STATED TASK: Pull out the lines from the line containing "Model this object" through the line containing "notch_top_radius = 0.8", both lines included, and copy them exactly.

RECORDS TO USE:
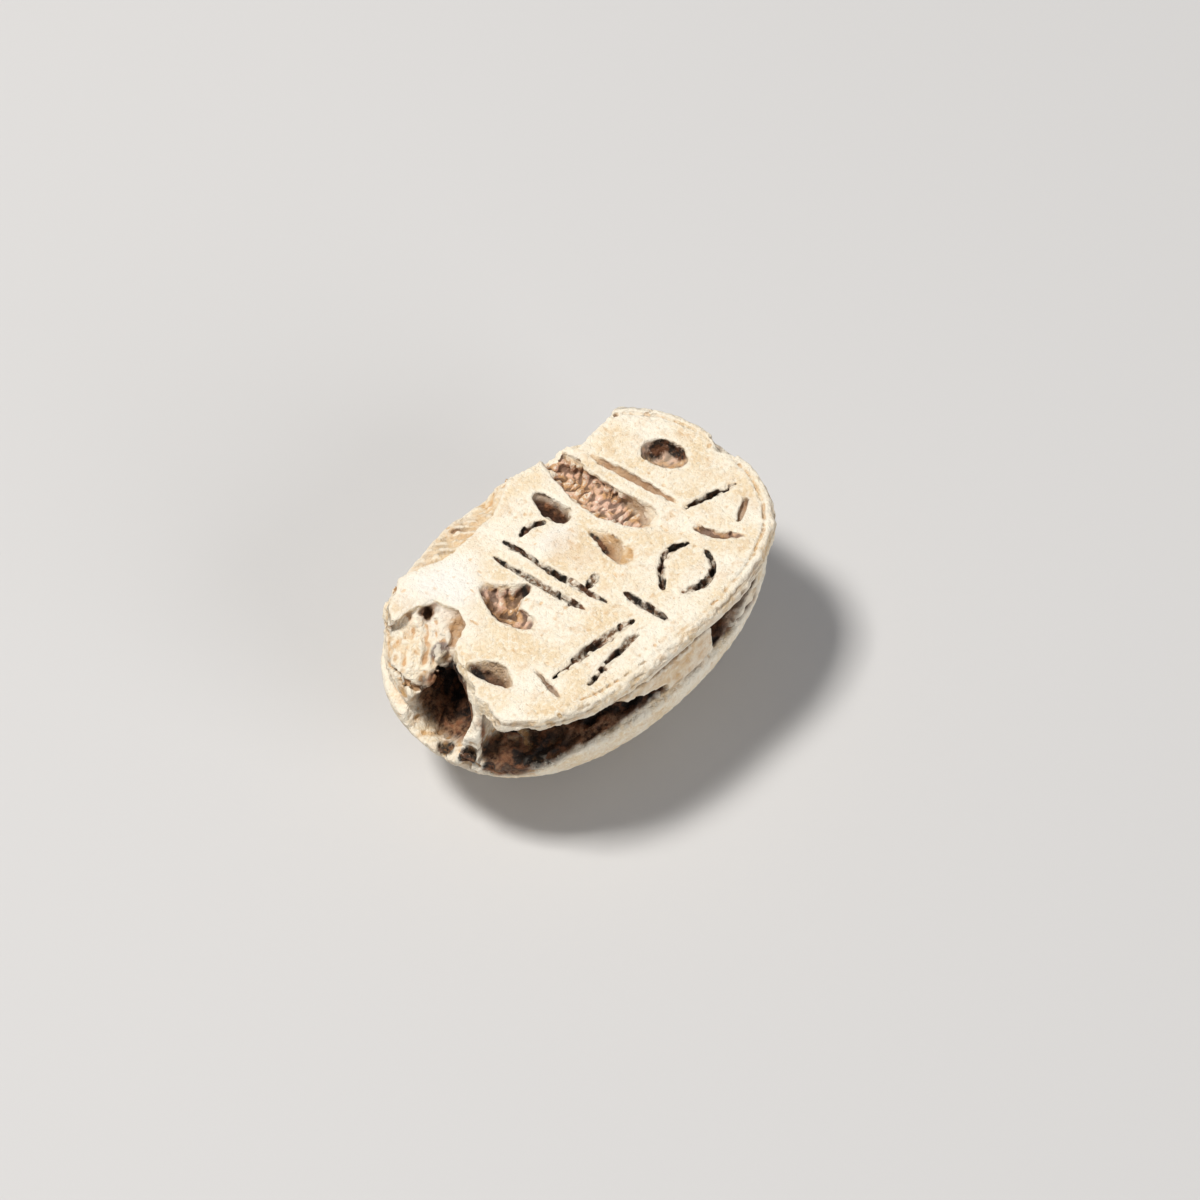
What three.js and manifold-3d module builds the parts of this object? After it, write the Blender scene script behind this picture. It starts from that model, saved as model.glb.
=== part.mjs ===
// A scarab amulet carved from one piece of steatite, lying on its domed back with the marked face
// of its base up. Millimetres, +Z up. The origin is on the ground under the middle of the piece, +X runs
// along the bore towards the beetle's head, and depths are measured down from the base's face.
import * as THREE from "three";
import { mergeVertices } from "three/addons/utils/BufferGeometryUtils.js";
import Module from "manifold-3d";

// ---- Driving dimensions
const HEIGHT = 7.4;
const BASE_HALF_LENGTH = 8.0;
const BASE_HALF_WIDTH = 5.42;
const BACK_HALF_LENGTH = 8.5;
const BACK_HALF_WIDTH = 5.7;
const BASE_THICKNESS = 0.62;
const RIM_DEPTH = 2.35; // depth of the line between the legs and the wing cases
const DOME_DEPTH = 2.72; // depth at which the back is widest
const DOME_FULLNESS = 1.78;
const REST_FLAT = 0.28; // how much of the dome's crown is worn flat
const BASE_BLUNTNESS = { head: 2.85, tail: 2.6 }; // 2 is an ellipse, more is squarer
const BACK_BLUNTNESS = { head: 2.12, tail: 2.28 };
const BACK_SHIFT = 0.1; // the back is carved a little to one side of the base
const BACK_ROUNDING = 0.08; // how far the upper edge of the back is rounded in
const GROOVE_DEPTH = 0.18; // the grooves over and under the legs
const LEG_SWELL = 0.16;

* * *

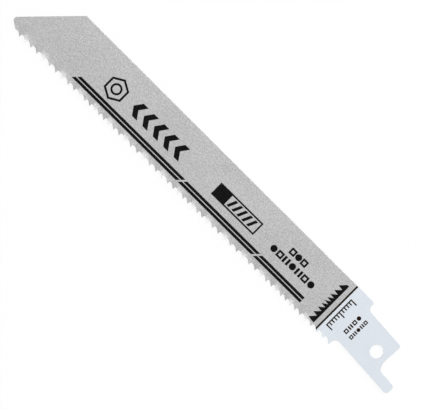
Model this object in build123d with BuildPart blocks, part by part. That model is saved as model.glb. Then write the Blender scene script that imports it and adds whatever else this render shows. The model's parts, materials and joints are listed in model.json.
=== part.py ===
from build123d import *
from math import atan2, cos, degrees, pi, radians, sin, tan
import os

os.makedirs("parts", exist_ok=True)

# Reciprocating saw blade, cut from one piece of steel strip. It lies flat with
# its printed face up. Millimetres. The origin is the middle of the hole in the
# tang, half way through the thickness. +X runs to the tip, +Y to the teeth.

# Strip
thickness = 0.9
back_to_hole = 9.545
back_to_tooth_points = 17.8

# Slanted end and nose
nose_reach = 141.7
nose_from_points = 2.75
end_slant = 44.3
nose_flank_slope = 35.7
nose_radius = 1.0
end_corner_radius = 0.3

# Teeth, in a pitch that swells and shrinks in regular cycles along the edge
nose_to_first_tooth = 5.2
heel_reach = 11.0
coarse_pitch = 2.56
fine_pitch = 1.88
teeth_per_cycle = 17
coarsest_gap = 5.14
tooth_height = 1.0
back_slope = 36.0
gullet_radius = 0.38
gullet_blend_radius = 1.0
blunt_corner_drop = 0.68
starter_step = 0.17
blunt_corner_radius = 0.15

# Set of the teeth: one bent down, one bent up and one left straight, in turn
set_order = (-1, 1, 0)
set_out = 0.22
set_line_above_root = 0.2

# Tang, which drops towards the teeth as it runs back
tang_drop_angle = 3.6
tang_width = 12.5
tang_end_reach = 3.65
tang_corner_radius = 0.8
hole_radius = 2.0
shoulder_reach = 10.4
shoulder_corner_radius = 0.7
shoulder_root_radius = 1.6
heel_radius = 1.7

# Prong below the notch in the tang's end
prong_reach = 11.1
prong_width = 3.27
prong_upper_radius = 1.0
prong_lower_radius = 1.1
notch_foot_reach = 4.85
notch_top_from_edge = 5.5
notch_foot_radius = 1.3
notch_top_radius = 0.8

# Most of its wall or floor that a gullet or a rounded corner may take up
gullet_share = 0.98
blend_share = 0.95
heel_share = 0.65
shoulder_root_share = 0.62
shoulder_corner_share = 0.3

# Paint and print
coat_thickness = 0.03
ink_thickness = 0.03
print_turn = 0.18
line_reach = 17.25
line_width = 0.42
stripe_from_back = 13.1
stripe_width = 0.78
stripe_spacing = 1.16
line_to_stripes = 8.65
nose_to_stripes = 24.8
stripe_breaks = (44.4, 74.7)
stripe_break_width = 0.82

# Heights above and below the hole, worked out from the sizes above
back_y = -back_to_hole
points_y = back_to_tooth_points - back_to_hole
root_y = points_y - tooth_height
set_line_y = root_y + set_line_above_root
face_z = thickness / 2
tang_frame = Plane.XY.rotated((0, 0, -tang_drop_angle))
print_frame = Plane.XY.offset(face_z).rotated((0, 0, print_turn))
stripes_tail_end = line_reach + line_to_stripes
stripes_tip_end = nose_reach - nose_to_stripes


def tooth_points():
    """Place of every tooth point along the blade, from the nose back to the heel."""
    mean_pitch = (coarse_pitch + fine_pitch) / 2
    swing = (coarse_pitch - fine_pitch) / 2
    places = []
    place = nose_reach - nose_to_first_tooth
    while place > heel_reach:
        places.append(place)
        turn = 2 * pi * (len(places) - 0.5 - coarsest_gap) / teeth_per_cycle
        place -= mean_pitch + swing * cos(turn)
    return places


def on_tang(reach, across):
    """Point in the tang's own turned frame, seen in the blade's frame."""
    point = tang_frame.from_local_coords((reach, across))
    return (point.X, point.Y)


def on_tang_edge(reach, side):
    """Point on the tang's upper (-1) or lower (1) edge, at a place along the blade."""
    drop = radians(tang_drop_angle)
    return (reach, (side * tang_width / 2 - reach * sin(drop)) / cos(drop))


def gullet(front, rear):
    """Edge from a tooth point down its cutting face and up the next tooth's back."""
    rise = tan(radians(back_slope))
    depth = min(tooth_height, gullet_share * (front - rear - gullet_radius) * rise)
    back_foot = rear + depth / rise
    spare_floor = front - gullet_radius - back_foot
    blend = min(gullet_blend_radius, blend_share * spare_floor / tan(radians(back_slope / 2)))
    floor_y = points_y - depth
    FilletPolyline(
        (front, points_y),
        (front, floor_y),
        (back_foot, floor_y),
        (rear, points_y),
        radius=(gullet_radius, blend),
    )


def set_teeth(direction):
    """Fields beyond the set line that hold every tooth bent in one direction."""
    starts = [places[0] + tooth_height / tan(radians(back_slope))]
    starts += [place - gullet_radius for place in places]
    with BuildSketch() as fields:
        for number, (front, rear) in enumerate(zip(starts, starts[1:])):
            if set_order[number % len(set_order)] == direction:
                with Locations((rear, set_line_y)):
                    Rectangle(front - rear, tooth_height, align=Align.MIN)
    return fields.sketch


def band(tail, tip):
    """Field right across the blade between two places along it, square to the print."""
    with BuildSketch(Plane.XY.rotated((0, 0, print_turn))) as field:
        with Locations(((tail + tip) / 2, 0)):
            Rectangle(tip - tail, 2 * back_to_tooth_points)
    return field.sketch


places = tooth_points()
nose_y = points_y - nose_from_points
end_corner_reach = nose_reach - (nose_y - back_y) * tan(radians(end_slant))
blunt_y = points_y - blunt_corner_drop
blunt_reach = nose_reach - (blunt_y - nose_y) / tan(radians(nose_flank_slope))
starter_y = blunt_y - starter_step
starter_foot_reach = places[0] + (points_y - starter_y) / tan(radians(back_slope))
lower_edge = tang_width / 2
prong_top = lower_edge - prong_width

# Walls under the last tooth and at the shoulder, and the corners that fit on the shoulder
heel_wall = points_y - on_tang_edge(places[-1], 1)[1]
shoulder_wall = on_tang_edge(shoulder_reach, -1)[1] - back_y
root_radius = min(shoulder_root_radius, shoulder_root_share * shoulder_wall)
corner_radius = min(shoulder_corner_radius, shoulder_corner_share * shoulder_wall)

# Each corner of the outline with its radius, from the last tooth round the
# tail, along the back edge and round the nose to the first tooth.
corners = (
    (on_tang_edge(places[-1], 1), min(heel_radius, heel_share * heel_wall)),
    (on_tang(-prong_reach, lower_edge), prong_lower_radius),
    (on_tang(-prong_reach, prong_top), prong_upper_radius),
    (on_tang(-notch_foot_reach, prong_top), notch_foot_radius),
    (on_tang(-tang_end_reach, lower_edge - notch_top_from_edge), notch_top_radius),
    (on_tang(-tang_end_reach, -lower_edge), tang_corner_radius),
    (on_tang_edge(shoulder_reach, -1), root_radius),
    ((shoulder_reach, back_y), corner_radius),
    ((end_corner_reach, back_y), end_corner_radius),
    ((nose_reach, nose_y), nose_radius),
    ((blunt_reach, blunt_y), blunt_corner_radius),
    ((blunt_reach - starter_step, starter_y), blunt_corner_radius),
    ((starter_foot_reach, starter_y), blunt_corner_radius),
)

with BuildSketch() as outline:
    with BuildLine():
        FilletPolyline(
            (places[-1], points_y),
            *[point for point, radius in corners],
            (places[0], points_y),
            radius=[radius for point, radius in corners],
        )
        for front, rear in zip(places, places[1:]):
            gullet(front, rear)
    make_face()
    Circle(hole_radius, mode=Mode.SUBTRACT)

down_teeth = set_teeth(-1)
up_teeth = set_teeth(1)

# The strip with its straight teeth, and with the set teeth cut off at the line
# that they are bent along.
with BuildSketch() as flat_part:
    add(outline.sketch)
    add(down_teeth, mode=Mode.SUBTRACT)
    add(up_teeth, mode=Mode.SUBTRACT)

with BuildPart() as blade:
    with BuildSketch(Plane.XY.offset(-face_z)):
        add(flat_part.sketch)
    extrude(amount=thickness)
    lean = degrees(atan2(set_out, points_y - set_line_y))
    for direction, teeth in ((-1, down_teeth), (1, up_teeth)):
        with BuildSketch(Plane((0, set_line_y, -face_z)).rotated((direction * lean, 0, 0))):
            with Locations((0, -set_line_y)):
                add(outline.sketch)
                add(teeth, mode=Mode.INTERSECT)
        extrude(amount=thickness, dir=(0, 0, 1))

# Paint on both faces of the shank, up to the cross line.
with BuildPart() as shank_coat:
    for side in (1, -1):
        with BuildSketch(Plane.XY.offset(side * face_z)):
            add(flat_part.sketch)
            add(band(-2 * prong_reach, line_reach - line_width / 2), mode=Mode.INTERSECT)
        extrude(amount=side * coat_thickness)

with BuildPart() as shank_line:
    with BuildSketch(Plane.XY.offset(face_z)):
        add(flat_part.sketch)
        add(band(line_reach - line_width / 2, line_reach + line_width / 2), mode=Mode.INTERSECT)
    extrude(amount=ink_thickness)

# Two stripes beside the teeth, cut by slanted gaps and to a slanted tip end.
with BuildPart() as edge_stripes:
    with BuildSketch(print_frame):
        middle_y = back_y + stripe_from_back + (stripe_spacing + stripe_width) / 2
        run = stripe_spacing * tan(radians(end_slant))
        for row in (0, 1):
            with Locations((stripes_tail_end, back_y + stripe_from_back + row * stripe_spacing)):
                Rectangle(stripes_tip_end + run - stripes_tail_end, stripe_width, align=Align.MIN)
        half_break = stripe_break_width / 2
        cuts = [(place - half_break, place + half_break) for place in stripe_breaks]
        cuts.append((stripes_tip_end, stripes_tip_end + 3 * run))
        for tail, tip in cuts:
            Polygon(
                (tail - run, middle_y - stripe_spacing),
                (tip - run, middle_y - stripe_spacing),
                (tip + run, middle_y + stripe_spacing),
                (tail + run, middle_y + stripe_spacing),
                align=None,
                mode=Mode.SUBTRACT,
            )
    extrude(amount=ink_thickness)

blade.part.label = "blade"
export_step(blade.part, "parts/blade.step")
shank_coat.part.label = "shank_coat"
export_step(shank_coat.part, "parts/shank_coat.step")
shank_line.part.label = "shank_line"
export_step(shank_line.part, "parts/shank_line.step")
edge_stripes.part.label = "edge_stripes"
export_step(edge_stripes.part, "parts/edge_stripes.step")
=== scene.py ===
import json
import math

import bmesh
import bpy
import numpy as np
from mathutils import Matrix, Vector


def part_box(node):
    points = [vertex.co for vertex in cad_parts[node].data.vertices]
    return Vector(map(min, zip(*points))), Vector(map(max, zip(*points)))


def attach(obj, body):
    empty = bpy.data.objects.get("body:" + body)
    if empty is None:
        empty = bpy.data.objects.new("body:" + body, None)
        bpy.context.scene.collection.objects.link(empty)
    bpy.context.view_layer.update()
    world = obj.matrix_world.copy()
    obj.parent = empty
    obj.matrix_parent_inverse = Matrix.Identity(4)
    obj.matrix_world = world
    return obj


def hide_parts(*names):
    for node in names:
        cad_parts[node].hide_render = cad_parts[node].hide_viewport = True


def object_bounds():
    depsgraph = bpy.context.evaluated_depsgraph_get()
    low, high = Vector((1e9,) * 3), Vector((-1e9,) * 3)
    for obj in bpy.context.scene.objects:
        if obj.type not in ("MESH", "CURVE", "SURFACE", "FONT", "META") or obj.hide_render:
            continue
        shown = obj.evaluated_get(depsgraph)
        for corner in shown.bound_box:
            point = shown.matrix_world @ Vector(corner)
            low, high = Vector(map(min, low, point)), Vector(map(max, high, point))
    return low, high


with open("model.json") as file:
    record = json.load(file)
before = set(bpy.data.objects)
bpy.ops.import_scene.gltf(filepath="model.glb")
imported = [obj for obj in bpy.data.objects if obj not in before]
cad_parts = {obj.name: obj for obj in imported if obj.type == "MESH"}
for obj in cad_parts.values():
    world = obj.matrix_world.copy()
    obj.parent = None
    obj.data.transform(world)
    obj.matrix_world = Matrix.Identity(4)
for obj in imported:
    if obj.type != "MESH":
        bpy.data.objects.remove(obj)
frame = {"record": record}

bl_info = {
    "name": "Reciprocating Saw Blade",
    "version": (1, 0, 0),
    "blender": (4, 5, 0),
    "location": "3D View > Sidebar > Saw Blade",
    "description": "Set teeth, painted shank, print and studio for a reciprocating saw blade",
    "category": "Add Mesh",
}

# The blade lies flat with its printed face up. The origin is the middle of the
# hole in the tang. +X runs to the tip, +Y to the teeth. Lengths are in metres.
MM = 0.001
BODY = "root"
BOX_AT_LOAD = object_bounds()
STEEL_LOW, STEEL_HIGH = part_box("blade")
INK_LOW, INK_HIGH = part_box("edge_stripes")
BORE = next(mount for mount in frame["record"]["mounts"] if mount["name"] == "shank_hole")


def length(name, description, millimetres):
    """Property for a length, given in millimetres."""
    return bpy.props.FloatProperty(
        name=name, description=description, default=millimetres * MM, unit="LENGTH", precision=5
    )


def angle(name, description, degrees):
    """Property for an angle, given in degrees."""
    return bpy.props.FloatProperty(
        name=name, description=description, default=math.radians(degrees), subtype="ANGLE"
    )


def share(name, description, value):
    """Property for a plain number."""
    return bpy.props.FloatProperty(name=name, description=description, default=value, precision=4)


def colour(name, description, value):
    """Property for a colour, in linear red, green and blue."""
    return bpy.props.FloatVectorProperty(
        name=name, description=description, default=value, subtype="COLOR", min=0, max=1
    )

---

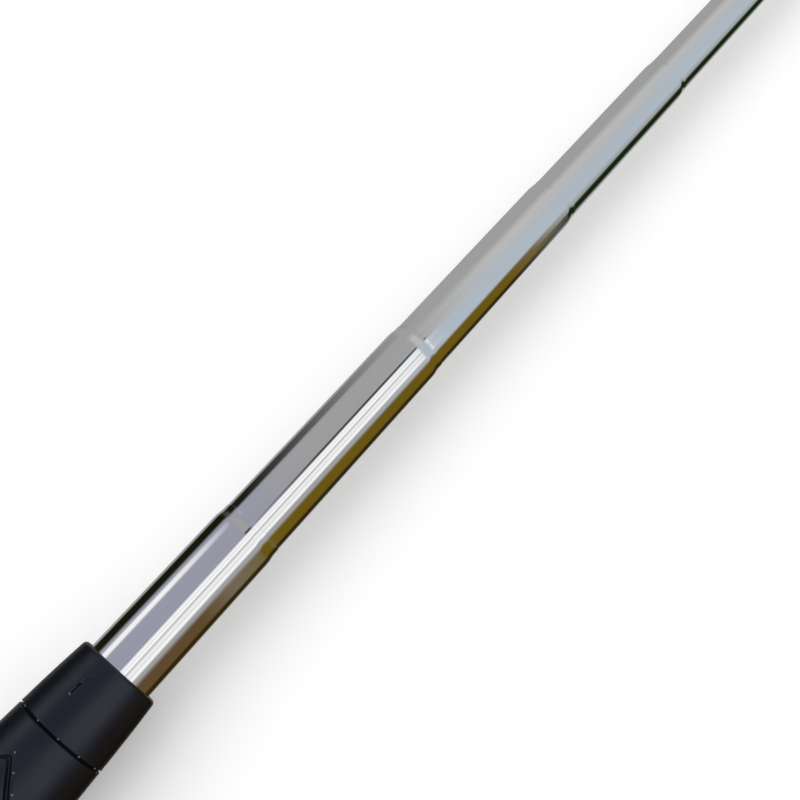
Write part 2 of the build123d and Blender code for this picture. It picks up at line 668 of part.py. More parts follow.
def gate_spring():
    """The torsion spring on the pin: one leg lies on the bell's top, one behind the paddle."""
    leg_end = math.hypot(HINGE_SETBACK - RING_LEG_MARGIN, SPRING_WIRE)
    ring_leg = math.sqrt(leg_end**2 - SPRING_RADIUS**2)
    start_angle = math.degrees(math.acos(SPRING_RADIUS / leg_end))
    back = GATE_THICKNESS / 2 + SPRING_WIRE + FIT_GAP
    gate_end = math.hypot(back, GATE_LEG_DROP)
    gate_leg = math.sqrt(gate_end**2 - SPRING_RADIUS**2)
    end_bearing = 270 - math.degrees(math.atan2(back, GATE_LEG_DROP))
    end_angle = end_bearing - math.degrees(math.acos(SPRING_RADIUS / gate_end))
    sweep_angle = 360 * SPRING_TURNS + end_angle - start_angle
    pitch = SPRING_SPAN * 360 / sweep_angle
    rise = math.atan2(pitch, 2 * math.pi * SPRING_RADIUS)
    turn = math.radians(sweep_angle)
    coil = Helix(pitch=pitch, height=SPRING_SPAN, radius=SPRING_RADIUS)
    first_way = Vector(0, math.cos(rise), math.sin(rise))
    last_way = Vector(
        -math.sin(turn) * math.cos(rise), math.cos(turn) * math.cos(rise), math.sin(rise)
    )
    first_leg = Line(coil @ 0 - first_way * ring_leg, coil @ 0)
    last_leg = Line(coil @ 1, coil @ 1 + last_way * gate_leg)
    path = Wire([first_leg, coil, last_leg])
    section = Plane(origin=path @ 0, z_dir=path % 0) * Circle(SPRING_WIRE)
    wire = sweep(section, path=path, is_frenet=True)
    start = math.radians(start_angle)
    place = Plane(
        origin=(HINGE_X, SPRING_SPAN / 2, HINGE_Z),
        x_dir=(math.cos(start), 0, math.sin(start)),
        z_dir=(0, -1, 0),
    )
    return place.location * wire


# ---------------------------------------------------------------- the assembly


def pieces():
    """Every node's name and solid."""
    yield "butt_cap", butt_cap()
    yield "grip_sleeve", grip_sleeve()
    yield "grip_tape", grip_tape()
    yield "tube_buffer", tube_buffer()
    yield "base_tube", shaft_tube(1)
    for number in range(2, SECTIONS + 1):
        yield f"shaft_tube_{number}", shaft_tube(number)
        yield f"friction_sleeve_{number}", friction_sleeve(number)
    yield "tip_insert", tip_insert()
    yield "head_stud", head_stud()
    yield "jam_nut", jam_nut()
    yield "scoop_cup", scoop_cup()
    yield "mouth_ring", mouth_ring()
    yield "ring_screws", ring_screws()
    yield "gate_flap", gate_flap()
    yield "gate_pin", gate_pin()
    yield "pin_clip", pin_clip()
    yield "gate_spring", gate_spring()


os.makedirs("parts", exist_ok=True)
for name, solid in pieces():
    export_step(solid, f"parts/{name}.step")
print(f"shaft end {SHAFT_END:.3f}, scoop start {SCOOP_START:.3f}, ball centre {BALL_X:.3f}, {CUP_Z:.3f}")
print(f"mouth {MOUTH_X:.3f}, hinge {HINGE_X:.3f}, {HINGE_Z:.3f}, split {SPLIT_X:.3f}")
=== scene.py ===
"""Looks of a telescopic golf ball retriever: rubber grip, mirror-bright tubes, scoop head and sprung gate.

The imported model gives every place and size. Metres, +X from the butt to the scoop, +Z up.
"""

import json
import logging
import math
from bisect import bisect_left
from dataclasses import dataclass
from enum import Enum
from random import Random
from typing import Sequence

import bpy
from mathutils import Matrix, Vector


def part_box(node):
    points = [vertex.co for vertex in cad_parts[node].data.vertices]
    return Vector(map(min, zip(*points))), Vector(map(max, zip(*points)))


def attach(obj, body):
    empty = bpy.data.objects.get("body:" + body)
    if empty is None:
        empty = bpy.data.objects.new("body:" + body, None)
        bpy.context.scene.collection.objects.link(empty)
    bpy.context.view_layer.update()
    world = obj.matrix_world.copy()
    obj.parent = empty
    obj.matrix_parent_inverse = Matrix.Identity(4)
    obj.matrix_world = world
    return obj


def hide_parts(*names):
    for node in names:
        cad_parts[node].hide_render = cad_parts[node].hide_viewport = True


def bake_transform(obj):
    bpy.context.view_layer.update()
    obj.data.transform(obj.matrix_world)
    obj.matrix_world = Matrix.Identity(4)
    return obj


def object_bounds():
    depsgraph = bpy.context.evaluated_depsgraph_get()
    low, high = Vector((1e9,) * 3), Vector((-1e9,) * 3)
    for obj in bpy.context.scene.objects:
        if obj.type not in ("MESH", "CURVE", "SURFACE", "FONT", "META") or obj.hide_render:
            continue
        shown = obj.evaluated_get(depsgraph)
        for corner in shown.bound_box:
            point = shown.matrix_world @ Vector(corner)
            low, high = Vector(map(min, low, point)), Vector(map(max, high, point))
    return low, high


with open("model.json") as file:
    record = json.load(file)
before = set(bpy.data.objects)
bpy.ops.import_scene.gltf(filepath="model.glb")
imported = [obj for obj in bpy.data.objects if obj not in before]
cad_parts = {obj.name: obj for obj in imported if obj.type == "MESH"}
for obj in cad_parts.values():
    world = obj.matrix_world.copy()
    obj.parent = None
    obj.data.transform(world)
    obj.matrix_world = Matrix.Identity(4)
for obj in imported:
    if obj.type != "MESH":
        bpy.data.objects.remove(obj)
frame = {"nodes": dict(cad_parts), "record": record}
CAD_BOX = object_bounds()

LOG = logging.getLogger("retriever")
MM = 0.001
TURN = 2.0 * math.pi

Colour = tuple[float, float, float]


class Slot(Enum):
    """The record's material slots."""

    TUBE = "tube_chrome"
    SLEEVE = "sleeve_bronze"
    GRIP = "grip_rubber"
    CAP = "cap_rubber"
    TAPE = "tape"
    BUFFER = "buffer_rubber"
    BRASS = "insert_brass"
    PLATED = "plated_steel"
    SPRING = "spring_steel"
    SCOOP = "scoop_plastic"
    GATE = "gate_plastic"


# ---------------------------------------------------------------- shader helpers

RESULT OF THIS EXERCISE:
Model this object in build123d with BuildPart blocks, part by part. That model is saved as model.glb. Then write the Blender scene script that imports it and adds whatever else this render shows. The model's parts, materials and joints are listed in model.json.
=== part.py ===
from build123d import *
from math import atan2, cos, degrees, pi, radians, sin, tan
import os

os.makedirs("parts", exist_ok=True)

# Reciprocating saw blade, cut from one piece of steel strip. It lies flat with
# its printed face up. Millimetres. The origin is the middle of the hole in the
# tang, half way through the thickness. +X runs to the tip, +Y to the teeth.

# Strip
thickness = 0.9
back_to_hole = 9.545
back_to_tooth_points = 17.8

# Slanted end and nose
nose_reach = 141.7
nose_from_points = 2.75
end_slant = 44.3
nose_flank_slope = 35.7
nose_radius = 1.0
end_corner_radius = 0.3

# Teeth, in a pitch that swells and shrinks in regular cycles along the edge
nose_to_first_tooth = 5.2
heel_reach = 11.0
coarse_pitch = 2.56
fine_pitch = 1.88
teeth_per_cycle = 17
coarsest_gap = 5.14
tooth_height = 1.0
back_slope = 36.0
gullet_radius = 0.38
gullet_blend_radius = 1.0
blunt_corner_drop = 0.68
starter_step = 0.17
blunt_corner_radius = 0.15

# Set of the teeth: one bent down, one bent up and one left straight, in turn
set_order = (-1, 1, 0)
set_out = 0.22
set_line_above_root = 0.2

# Tang, which drops towards the teeth as it runs back
tang_drop_angle = 3.6
tang_width = 12.5
tang_end_reach = 3.65
tang_corner_radius = 0.8
hole_radius = 2.0
shoulder_reach = 10.4
shoulder_corner_radius = 0.7
shoulder_root_radius = 1.6
heel_radius = 1.7

# Prong below the notch in the tang's end
prong_reach = 11.1
prong_width = 3.27
prong_upper_radius = 1.0
prong_lower_radius = 1.1
notch_foot_reach = 4.85
notch_top_from_edge = 5.5
notch_foot_radius = 1.3
notch_top_radius = 0.8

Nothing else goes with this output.